Bringing Support to the Autism Community
People should not have to move from their community to access treatment they or their children need.
That is the driving premise behind the Autism Society of RMWB’s five-year goal to create an autism centre to service not only this region, but other northern communities as well.
That vision is the inspiration of Kirsti Mardell.
A mother of three, her middle child, Quentin, was diagnosed with Kanner Type Autism (classic autism) two weeks after his second birthday in 2012.
According to Autism Canada, the Autism Spectrum Disorder (ASD) is a complex neurobiological condition that impacts normal brain development leaving most individuals with communication problems, difficulty with typical social interactions and a tendency to repeat specific patterns of behaviour.
The term “spectrum” refers to a continuum of severity or developmental impairment.
ASD symptoms can be very mild in one person and quite severe in another.
Individuals with severe autism conditions may have serious cognitive disability and unusual behaviour. This can include tantrums, self-injury, and aggression. Individuals with mild autism conditions, however, may seem more like they have personality differences making it challenging to form relationships.
“It was a complete shock to us and we started to look into everything we needed to do to help him be successful. It was like putting a jigsaw puzzle together.
“Once we received the diagnosis we faced the fact that Fort McMurray was not set up long-term for us to stay here forever.”
In the end, however, they decided to stay and try the services that Fort McMurray did have available.
“Being born and raised here, we didn’t know what living in other areas was like until the 2016 evacuation,” she admitted.
Turns out, evacuation was a “blessing in disguise.” Settling in Red Deer, the family was set up with supports and services not offered in Fort McMurray.
“It was amazing the amount of support offered in Red Deer compared to Fort McMurray. I believe the supports and services offered truly helped my son gain a lot more skills then he would have had, had we not been evacuated.
“My husband and I discussed staying in Red Deer … (but) I soon realized my heart was at home with my family and friends in Fort McMurray. I needed to continue my mission and work at making my hometown the community we want for our children.”
The return to Fort McMurray heralded a new beginning which included Mardell being Instrumental in the 2017 incorporation of the autism society and its vision for the autism centre.

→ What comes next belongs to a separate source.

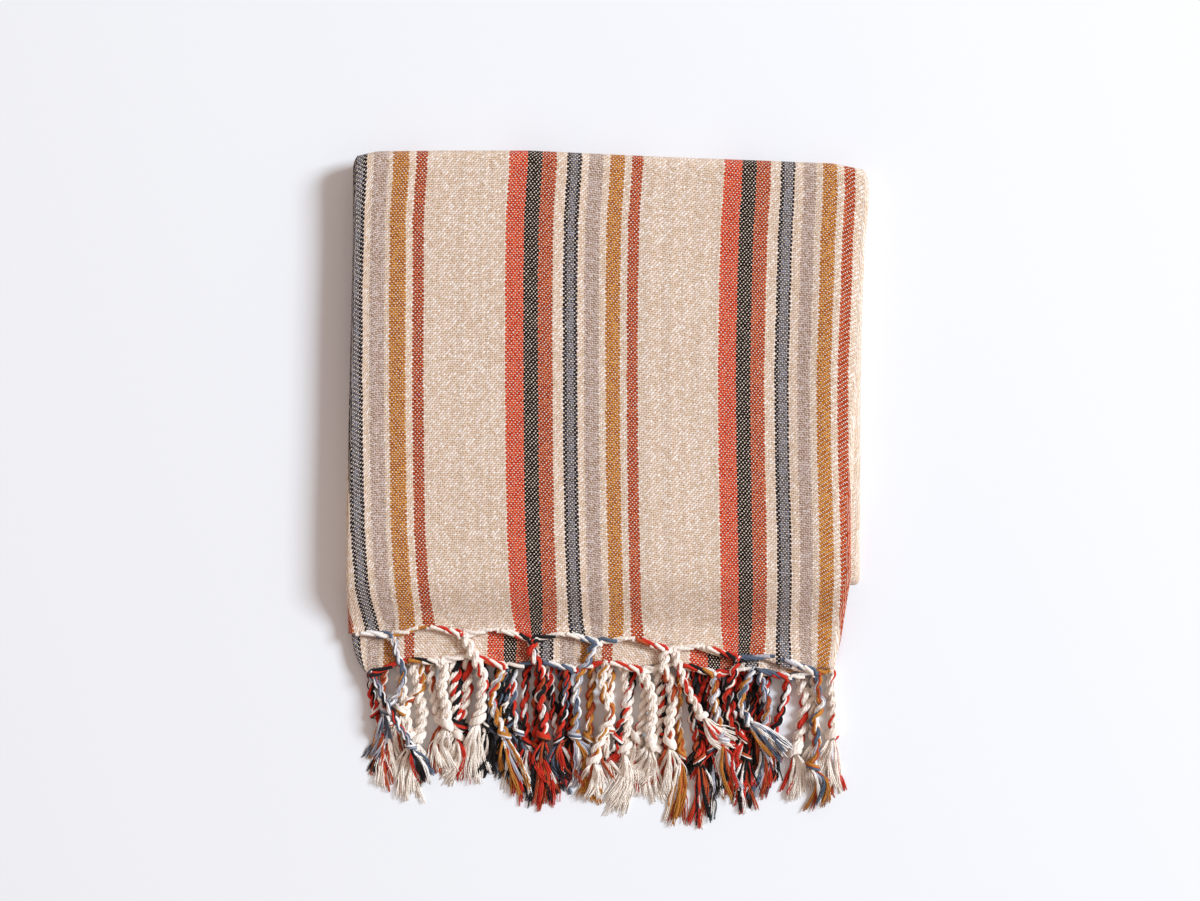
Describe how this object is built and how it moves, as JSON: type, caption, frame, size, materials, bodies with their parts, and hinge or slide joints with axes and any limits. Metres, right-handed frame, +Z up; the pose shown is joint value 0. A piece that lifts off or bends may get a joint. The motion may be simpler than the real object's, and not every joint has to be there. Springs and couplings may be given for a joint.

It’s intended the centre will be a long-term care facility supporting children and adults with autism before diagnosis with early intervention, help receiving a diagnosis, and continual supports and services throughout the lifespan of the person and family dealing with autism.
Mardell foresees the centre filling in all the missing pieces such as social skills classes, vocational training, job supports and a sensory room.
“My husband’s family is mostly in Fort Chip and Fort McKay, and people have to move to Edmonton to receive the care they need to live a decent life. It shouldn’t have to be that way. We should have the supports here for all of the RMWB and all those closer remote areas like Fort Smith and La Loche.”
The society is currently working on partnerships, connecting with families, individuals and professional to make the autism centre a reality.
“We have met with so many agencies who have the same vision as us and who would also benefit from this. We are motivated to make it happen so not only my family, but all can continue to stay in the community.”
More information on the society and its services can be found on its Facebook page and by calling 587-452-9334. The society’s office has a lending shelf so people can donate sensory items so families can try them first before they buy them.
The society has items such as a wiggle seat, body sock, weighted vest and sensory bins. It is also a Therapyware Leader and can help supply sensory items to families and professionals working with children in this region. The
Society also offers support group meetings, and hosts family and community events throughout the year.